I want to talk a little bit about the litigation front. During the second quarter, we had opportunities to settle or close non-compete, non-piracy and other cases and we took advantage of those opportunities. This resulted in higher year-over-year legal claims and expenses. And as Michael Dinkins said in his report, it’s about $2.6 million or $0.04 a share. In last quarter, in the first quarter of the year, we also had the same situations with heavier than normal cost in this area as we defended our non-competes and non-piracies.
The piracy, last quarter we talked about one major case involving a single office, and the piracy of those people in that business has affected our organic growth. But I’m happy to report that things are settled in that office. The associates are doing great and the office was profitable in the quarter. And as Michael Dinkins has reported, we settled that case shortly after the end of the quarter and received an award of $9.8 million, which will go a long way towards offsetting those additional costs that we had in the first and second quarter.
And as always, we will continue to vigorously defend our rights under all of our non-compete and non-piracy agreements. It's just what we do. As we head towards our expected fourth quarter close of the Willis transaction, we are going to continue the rapid and precise planning for our integration and the associated benefits of the Willis and HRH combination. We are going to stay focused on client service and new business production, and finally, we will continue to aggressively manage our costs in this ultra soft insurance market.

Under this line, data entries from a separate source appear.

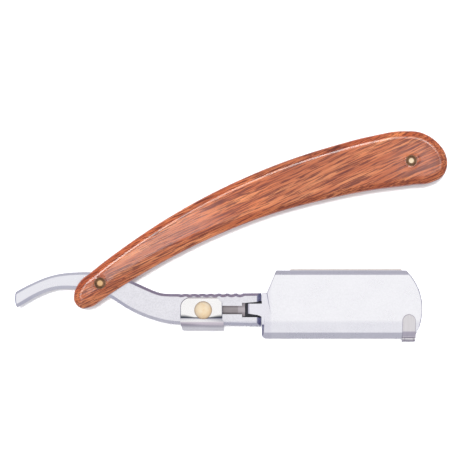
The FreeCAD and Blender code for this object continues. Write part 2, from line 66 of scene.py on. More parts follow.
PIVOT = Vector(JOINTS["arm_pivot"]["pos_m"])
END_PIN = sum(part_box("end_pin"), Vector()) / 2
HANDLE_ANGLE = math.atan2(END_PIN.y - PIVOT.y, END_PIN.x - PIVOT.x)
MIDDLE_Z = PIVOT.z


# ---------------------------------------------------------------- materials

class Nodes:
    """A material's node tree, with short calls for the nodes that every material here uses."""

    def __init__(self, name):
        self.material = bpy.data.materials.new(name)
        self.material.use_nodes = True
        self.tree = self.material.node_tree
        self.shader = self.tree.nodes["Principled BSDF"]
        coordinates = self.add("ShaderNodeTexCoord")
        self.place = coordinates.outputs["Object"]
        self.normal = coordinates.outputs["Normal"]

    def add(self, kind, **settings):
        node = self.tree.nodes.new(kind)
        for key, value in settings.items():
            setattr(node, key, value)
        return node

    def link(self, source, target):
        self.tree.links.new(source, target)

    def fixed(self, **values):
        """Numbers and colours that are the same all over, set on the shader's own sockets."""
        for key, value in values.items():
            self.shader.inputs[key.replace("_", " ")].default_value = value

    def stretched(self, scale, turn=0.0):
        """The object's own coordinates, turned about Z and then scaled along each axis."""
        turned = self.add("ShaderNodeMapping", vector_type="TEXTURE")
        turned.inputs["Rotation"].default_value = (0, 0, turn)
        self.link(self.place, turned.inputs["Vector"])
        scaled = self.add("ShaderNodeMapping", vector_type="POINT")
        scaled.inputs["Scale"].default_value = scale
        self.link(turned.outputs["Vector"], scaled.inputs["Vector"])
        return scaled.outputs["Vector"]

    def noise(self, vector, scale=1.0, detail=3.0, roughness=0.5, distortion=0.0):
        node = self.add("ShaderNodeTexNoise")
        self.link(vector, node.inputs["Vector"])
        values = {"Scale": scale, "Detail": detail, "Roughness": roughness, "Distortion": distortion}
        for key, value in values.items():
            node.inputs[key].default_value = value
        return node.outputs["Fac"]

    def ramp(self, factor, stops):
        """A colour ramp; a stop is (place, grey level) or (place, colour)."""
        node = self.add("ShaderNodeValToRGB")
        self.link(factor, node.inputs["Fac"])
        elements = node.color_ramp.elements
        while len(elements) < len(stops):
            elements.new(0.5)
        for element, (place, colour) in zip(elements, stops):
            element.position = place
            grey = isinstance(colour, (int, float))
            element.color = (colour, colour, colour, 1) if grey else (*colour, 1)
        return node.outputs["Color"]

    def mix(self, factor, first, second, blend="MIX"):
        """Mixes two colours; factor and each colour may be a socket or a plain value."""
        node = self.add("ShaderNodeMix", data_type="RGBA", blend_type=blend)
        sockets = [s for s in node.inputs if s.enabled]
        for socket, value in zip(sockets, (factor, first, second)):
            if isinstance(value, bpy.types.NodeSocket):
                self.link(value, socket)
            elif isinstance(value, (int, float)):
                socket.default_value = value
            else:
                socket.default_value = (*value, 1)
        return [s for s in node.outputs if s.enabled][0]

    def axis(self, name):
        """One of the object's own coordinates, in metres."""
        split = self.add("ShaderNodeSeparateXYZ")
        self.link(self.place, split.inputs[0])
        return split.outputs[name]

    def facing(self, x, y, z):
        """How far the surface faces a direction of the object's own: 1 straight at it, -1 away."""
        dot = self.add("ShaderNodeVectorMath", operation="DOT_PRODUCT")
        self.link(self.normal, dot.inputs[0])
        dot.inputs[1].default_value = (x, y, z)
        return dot.outputs["Value"]

    def times(self, colour, mask, factor):
        """Multiplies a colour by a factor where the mask is 1."""
        return self.mix(mask, colour, self.mix(1.0, colour, factor, "MULTIPLY"))

    def between(self, value, start, end, low=0.0, high=1.0):
        """Runs smoothly from low to high as value goes from start to end; start may be the larger."""
        node = self.add("ShaderNodeMapRange", interpolation_type="SMOOTHSTEP")
        self.link(value, node.inputs["Value"])
        for name, number in (("From Min", start), ("From Max", end), ("To Min", low), ("To Max", high)):
            if isinstance(number, bpy.types.NodeSocket):
                self.link(number, node.inputs[name])
            else:
                node.inputs[name].default_value = number
        return node.outputs["Result"]

    def maths(self, operation, first, second=0.0):
        node = self.add("ShaderNodeMath", operation=operation)
        for socket, value in zip(node.inputs, (first, second)):
            if isinstance(value, bpy.types.NodeSocket):
                self.link(value, socket)
            else:
                socket.default_value = value
        return node.outputs[0]

    def colour(self, socket):
        self.link(socket, self.shader.inputs["Base Color"])

    def roughness(self, factor, low, high):
        """Roughness that runs between two values as factor runs from 0 to 1."""
        node = self.add("ShaderNodeMapRange")
        self.link(factor, node.inputs["Value"])
        node.inputs["To Min"].default_value = low
        node.inputs["To Max"].default_value = high
        self.link(node.outputs["Result"], self.shader.inputs["Roughness"])

    def bump(self, height, distance, strength=1.0):
        node = self.add("ShaderNodeBump")
        node.inputs["Distance"].default_value = distance
        node.inputs["Strength"].default_value = strength
        self.link(height, node.inputs["Height"])
        self.link(node.outputs["Normal"], self.shader.inputs["Normal"])


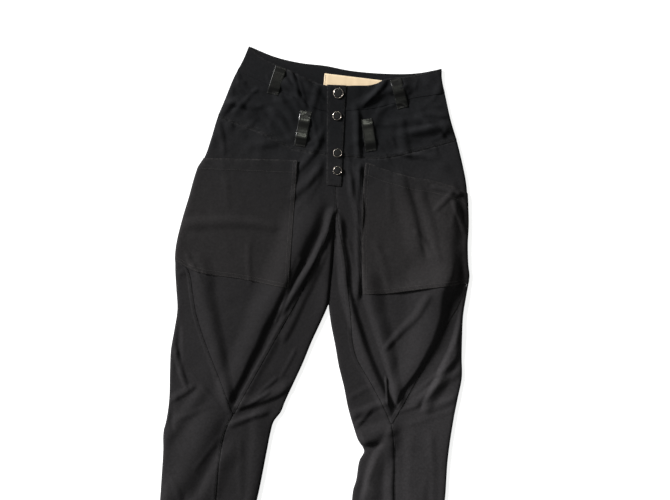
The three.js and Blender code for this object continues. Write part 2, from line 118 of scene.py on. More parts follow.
right = SimpleNamespace(
    name="right",
    sign=-1,
    knee=-413,
    outline=curve([
        (-760, -258), (-700, -265), (-640, -272), (-560, -275), (-500, -277), (-460, -280),
        (-440, -277), (-400, -275), (-340, -279), (-300, -281), (-260, -278), (-220, -276),
        (-180, -282), (-140, -288), (-100, -290), (-40, -282), (0, -274), (40, -267), (60, -262),
        (80, -252), (120, -242), (160, -234), (200, -222), (240, -210), (280, -194), (306, -186),
    ]),
    inner_outline=curve([
        (-760, -118), (-700, -107), (-640, -95), (-560, -83), (-480, -75), (-440, -71), (-420, -67),
        (-400, -55), (-380, -49), (-340, -35), (-300, -21), (-260, -9), (-220, 5), (-200, 12),
        (-188, 15.8), (-178, 17.2), (-168, 17.4), (-100, 17.2), (-60, 16.1), (8, 15.35),
    ]),
    outer_seam=curve([
        (-413, -148), (-356, -176), (-275, -217), (-225, -238), (-184, -249), (-155, -256),
        (-140, -263), (-131, -274), (-127, -285),
    ]),
    inner_seam=curve([
        (-413, -146), (-344, -116), (-262, -80), (-145, -30), (-16, 10.5), (3.4, 13.4),
    ]),
    shin_seam=curve([(-760, -172), (-584, -165), (-507, -165), (-447, -159), (-413, -147)]),
    pocket_line=curve([(-158, -63), (92, -69), (208, -71), (256, -73)]),
    waist=curve([
        (-186, 306), (-159, 287), (-130, 275), (-105, 267), (-73, 256), (-32, 244), (-6, 245),
    ]),
    band_seam=curve([
        (-205, 256), (-159, 240), (-130, 228), (-105, 219), (-73, 208), (-32, 194), (-2, 196),
    ]),
    yoke_seam=curve([(-234, 163), (-141, 137), (-85, 115), (-59, 111), (4, 109)]),
    pocket_top=curve([(-254, 79), (-69, 92), (6, 94)]),
    pocket_foot=curve([(-289, -125), (-248, -142), (-156, -149), (-63, -158), (17, -158)]),
)
print("Waist at x = -100, mm above the crotch:", round(float(right.waist(-100)), 1))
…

I'm going to ask Michael Crowley if he will now give you his report on operations. Michael?
Thanks, Mell. As Mell has said, our second quarter results were affected by the same factors that impacted the first quarter results. Continued softness in the property casualty rates, increased legal expenses, the performance of the Banc of America Insurance Agency acquisition, and revenue timing issues adversely affected our results.
The good news is that the majority of the HRH offices performed very well under difficult market and economic conditions. Results were impacted by the performance of six operations. And the performance of these operations accounted for negative 3.6% organic growth. We are taking or have taken steps to improve performance of those offices, including right-sizing, including dealing with pipelines for new business. We continue to believe in the Banc of America Insurance Agency team and our reasoning for this acquisition, including the addition of significant talent to HRH and the ability to grow our employee benefits business.
Timing accounted for $3 million of revenue expected in the second quarter that will now shift to the third and fourth quarters. We remain very pleased with our retention of our clients, which has held steady despite enhanced competition. We are also pleased with our new business sales. Reported new business was consistent with the same period of 2007, despite the fact that rates have dropped significantly.
In summary, we are retaining our clients and our talent. We are writing significant new business and we are continuing our efforts to improve the quality of our service to all HRH clients. We remain focused on expense control and continuing our efforts to related efficiency and process improvement.
I want to second what Mell said regarding the pending combination between Willis and HRH and travel around the country, our people are very excited about this opportunity. The ability to add additional capabilities for our producers, to drive new business, the opportunities for our people in various offices around the country, and the overall combined strength of the two organizations I think bodes extremely well for the future for both Willis and HRS. And we’re all excited looking forward to capitalizing on those capabilities. Mell?
Thanks, Mike. That concludes our report. Laurel, would you please open up for questions.
Thank you. (Operator instructions) Our first question comes from Meyer Shields. Your line is open and please state your company name.
Meyer Shields – Stifel Nicolaus
Thanks. Hi, Stifel Nicolaus. Good morning all.
Meyer Shields – Stifel Nicolaus
I guess two questions. One, how does the pending HRH – how does the pending Willis acquisition impact the efforts you are making to get higher commission rates to partially offset declining insurance rates?
Meyer, this is Mell. We have not been trying up until this point to get higher commission rates. And as you know, we have commissions and contingents. And even though our income obviously goes up or down with rates, because we are 85% commissioned, we do not have an activity program – have not had an active program in place to go out and try to convert contingents to any other forms of income or to lobby for higher income from carriers. I'm not saying that we shouldn’t do that, we just haven’t done.
Meyer, this is Mike. What we have done on an individual account basis is, if we have an account where we are providing significant service and if our income either through reduced commissions because of the great work we've done for our client reducing their costs, put us in a position to where we do not feel that we can achieve our profit margins on that account. We are discussing on an individual basis our income with clients to make sure that we are not handling business on an unprofitable basis.
Meyer, this is Mell again. That situation will change with the combination of the two companies because we will be committed in helping – in working, you know, we’ll be one company and we’ll be all working together to increase commissions and to be paid because we have a goal over the three-year period together of making up for any down – any of this $50 million in contingents that we may have to give up.
Meyer Shields – Stifel Nicolaus
Okay. That’s very helpful. And a second question if I can. Whenever you have a transaction like this, obviously there are going to be some just affected employees that leave for whatever reason. Can you give us any help in terms of understanding what your expectations are for that?
Meyers, this is Mike. Today we have not lost one producer due to the Willis acquisition.
Meyer Shields – Stifel Nicolaus
Meyer, this is Mell. That’s true in the U.S. We have lost two – I want to make sure we have full disclosure. We’ve lost two producers in the UK although that was a very – for good reason, although it was a very small part of the business, unrelated to what’s in the press release, which talked about producers that left prior to the Willis announcement.
Meyer Shields – Stifel Nicolaus
Okay. Did that–?
But that’s out of 602 producers. So –
Meyer Shields – Stifel Nicolaus
Okay. That’s fine. Thank you very much.
Operator, that’s very good.
Okay. We have no further questions sir.
All right, great. We want to thank everyone for your time and your interest this morning. And we particularly want to thank the HRH associates for your hard work and dedication and support. And everybody have a good day. Thank you.
That does conclude today’s conference. Thank you all.